Lo hizo porque recibió «garantías» de integridad territorial, según lo estipulado en el Memorándum de Budapest, del 5 de diciembre de 1994, un documento que firmaron como garantes Estados Unidos, el Reino Unido y Rusia, junto con Ucrania, Bielorrusia y Kazajistán (los dos últimos renunciaron a los pequeños arsenales nucleares que habían heredado de la URSS).
Confrontadas con los hechos históricos, las declaraciones de Putin son absurdas. Es evidente que su principal intención es darle a la población rusa una justificación para invadir Ucrania. Putin sabe que, si los rusos pudieran elegir entre una guerra para dominar Europa oriental y una vida mejor y más próspera en casa, preferirían lo segundo. Pero como tantas veces en la historia de Rusia, les están robando el futuro sus gobernantes.

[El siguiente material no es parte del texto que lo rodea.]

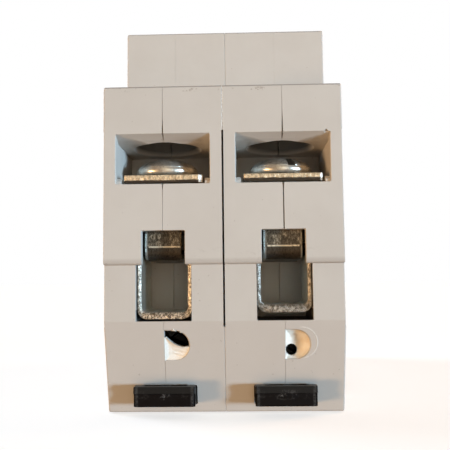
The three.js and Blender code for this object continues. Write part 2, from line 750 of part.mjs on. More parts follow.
function fixedContact(pole) {
  const shape = [
    [0.3, 18.2],
    [1.5, 18.2],
    [1.5, 24.8],
    [9, 24.8],
    [9, 26],
    [0.3, 26],
  ];
  const button = cylinder("y", [0, 23.1], 1.4, [-0.95, 0.5], 14);
  return piece(`fixed_contact_${pole}`, geometryOf(prismX(shape, [-2.5, 2.5]).add(button)), copper);
}

// Steel splitter plates held between two fibre cheeks.
function arcChute(pole) {
  const cheeks = [-1, 1].map((side) => {
    const span = [side * 5.4, side * 6.4].sort((a, b) => a - b);
    return box(span, CHUTE_Y, CHUTE_Z);
  });
  const pitch = (CHUTE_Y[1] - CHUTE_Y[0] - 2) / (CHUTE_PLATES - 1);
  const plates = Array.from({ length: CHUTE_PLATES }, (_, index) => {
    const y = CHUTE_Y[0] + 0.6 + index * pitch;
    return box([-5.5, 5.5], [y, y + 0.8], [CHUTE_Z[0] + 0.5, CHUTE_Z[1] - 0.5]);
  });
  return piece(`arc_chute_${pole}`, geometryOf(joined(...cheeks, ...plates)), fibre);
}

// ---- Assembly -------------------------------------------------------------------------------
function poleGroup(index) {
  const pole = index + 1;
  const poleSide = index === 0 ? -1 : 1;
  const group = new THREE.Group();
  group.position.x = (index - (POLES - 1) / 2) * POLE_PITCH;
  group.add(
    ...halfShells(pole, poleSide),
    terminal("load", pole, index * CAGE_RAISED),
    terminal("line", pole, 0),
    railClip(pole),
    calibrationScrew(pole),
    sealantPlug(pole),
    toggle(pole),
    toggleLink(pole),
    contactCarrier(pole),
    contactArm(pole),
    contactSpring(pole),
    latchLever(pole),
    tripLever(pole),
    bimetal(pole),
    coilWinding(pole),
    coilYoke(pole),
    plunger(pole),
    fixedContact(pole),
    arcChute(pole),
  );
  return group;
}

const breaker = new THREE.Group();
for (let index = 0; index < POLES; index += 1) breaker.add(poleGroup(index));
breaker.add(handleTie(), tripShaft(), ...RIVETS.map((place, index) => rivet(index, place)));

export default breaker;
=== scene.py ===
"""Two-pole miniature circuit breaker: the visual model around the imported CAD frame.

X runs across the poles, the load end faces -Y, and Z is the height above the rail side. Shapes are drawn in
millimetres, mostly about x = 0, and finished() moves each to its place and scales it to metres.
"""

from math import atan2, cos, pi, radians, sin, tan

import bmesh
import bpy
from mathutils import Matrix, Vector, noise


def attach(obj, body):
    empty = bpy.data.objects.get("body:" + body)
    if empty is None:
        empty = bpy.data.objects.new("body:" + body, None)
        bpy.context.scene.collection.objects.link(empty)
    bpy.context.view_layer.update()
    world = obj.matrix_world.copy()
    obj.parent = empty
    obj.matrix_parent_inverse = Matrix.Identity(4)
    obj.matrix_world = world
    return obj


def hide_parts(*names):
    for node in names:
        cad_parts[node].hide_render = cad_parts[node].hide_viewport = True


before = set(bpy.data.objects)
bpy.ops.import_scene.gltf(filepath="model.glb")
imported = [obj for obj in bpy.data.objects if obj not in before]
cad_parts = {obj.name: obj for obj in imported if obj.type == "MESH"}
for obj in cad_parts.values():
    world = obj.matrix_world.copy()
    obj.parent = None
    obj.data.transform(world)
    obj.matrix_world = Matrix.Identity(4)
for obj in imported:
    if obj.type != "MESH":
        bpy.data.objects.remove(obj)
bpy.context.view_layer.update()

MM = 0.001

# ---- Dimensions in millimetres, as in the CAD unless a comment says otherwise ----
HALF_POLE = 8.83
CENTRE_LINE = 8.87  # from the middle of the device to the middle of a pole
POLE_X = {1: -CENTRE_LINE, 2: CENTRE_LINE}
PARTING = 0.006  # half the gap between a pole's two shells, narrower than in the CAD
SIDE_BY_SIDE = 8.862  # the inner flanks, closer together than in the CAD
END = 42.5
SHOULDER_Z = 48.6
NOSE_Z = 64.5
HALF_NOSE = 22.5
WALL = 1.3
STEP_Z = 22.0
STEP_DEPTH = 0.88
SLOPE_TOP_Z = 13.75
SLOPE_DEPTH = 5.16
RELIEF_Z = (12.9, 41.8)
RAIL_Z = 4.6
RAIL_HALF = 17.85
SEAT_HALF = 15.6
CHANNEL_HALF, CHANNEL_Z = 4.65, (1.2, 4.2)
SLOT_HALF_X, SLOT_HALF_Y = 5.45, 10
WINDOW_HALF = 6.95
WINDOW_Z = (33.9, 41.4)
WINDOW_DEPTH = 14.4
CEILING_Z = 40.3
CEILING_RUN = 2.2
NARROW_HALF, NARROW_TOP_Z = 3.12, 27.0
CHAMBER_HALF, CHAMBER_DEPTH = 4.1, 15.4
SCREW_DEPTH = 6.8
WELL_R, WELL_MOUTH_R = 4.65, 5.35  # the wide lower part of the access hole, rounder than in the CAD
ACCESS_TOP_R = 3.3
ACCESS_STEP_Z = 45.6
HOLE_X, HOLE_Z, HOLE_R = 1.45, 10.2, 2.15  # the half-round calibration hole, from its pole's centre line
ADJUSTER_AT = (1.85, 10.2)
TOGGLE_PIVOT = (0.0, 54.0)
CONTACT_PIVOT = (-10, 34)
TRIP_PIVOT = (-18, 44.5)
PIN_R = 1.5
HANDLE_ANGLE = radians(54)
HANDLE_HALF = 5.2
TIE_REACH, TIE_R = 16.6, 1.1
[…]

El ascenso de Rusia a la condición de potencia global en los siglos XIX y XX generó un sinfín de tragedias, no solo para los vecinos a los que subyugó y gradualmente absorbió, sino también para el propio pueblo ruso. La dirigencia actual china, en particular, debería acordarse de esta historia, ya que la Rusia imperial le quitó más territorio a China que a cualquier otro país.
Vieja política
Lo que al parecer Putin no comprende es que la vieja política de Rusia de imponer su dominio a pueblos extranjeros en su esfera de influencia alienta a otros países a buscar el modo de huir de la prisión geopolítica del Kremlin tan pronto como puedan, pidiendo protección a la OTAN. La expansión de la alianza hacia el este después de 1989 ejemplifica esta dinámica. Ucrania no quiere unirse a la OTAN porque la OTAN tenga intención de atacar a Rusia, sino porque Rusia dio pruebas cada vez más evidentes de que tenía intención de atacar a Ucrania. Y ahora lo hizo.
No olvidemos que, en los noventa, la propaganda rusa acusaba a Occidente de tramar toda clase de planes maléficos. Ninguno se puso en práctica en aquel momento en que Rusia estaba postrada, porque Occidente jamás tuvo algún plan de esa naturaleza. Las acusaciones eran un disparate pensado para generar miedo.
El proyecto imperial ruso siempre se caracterizó por una combinación de pobreza fronteras adentro, opresión brutal, paranoia desatada y aspiraciones de poder mundial. Aun así, ha resultado excepcionalmente resistente a la modernización, no solo bajo los zares y luego bajo Lenin y Stalin, sino también bajo Putin.
Basta comparar la economía de Rusia con la de China. Ambos son sistemas autoritarios, pero el ingreso per cápita de los chinos viene creciendo en forma sostenida, mientras el nivel de vida de los rusos declinaba. En términos históricos, Putin está arrastrando a Rusia de regreso al siglo XIX, en busca de una grandeza pasada, mientras China avanza a toda marcha para convertirse en la superpotencia determinante del siglo XXI. Mientras China lograba un grado, nunca antes visto de modernización económica y tecnológica, Putin destinó los ingresos de la exportación de energía a sus fuerzas armadas; al hacerlo, les robó otra vez el futuro a los rusos.
Ucrania intentó escapar de este ciclo interminable de pobreza, opresión y ambiciones imperiales, orientándose cada vez más hacia Europa. Pero una plena democracia liberal a la europea en Ucrania pondría en riesgo el dominio autoritario de Putin. El pueblo ruso se preguntaría, y preguntaría a sus líderes: ¿por qué nosotros no?
Putin no podría responderles, y lo sabe. Ese es el motivo por el que Rusia hoy está en Ucrania.
Joschka Fischer, ministro de Relaciones Exteriores y vicecanciller de Alemania entre 1998 y el 2005, fue líder del Partido Verde alemán durante casi 20 años.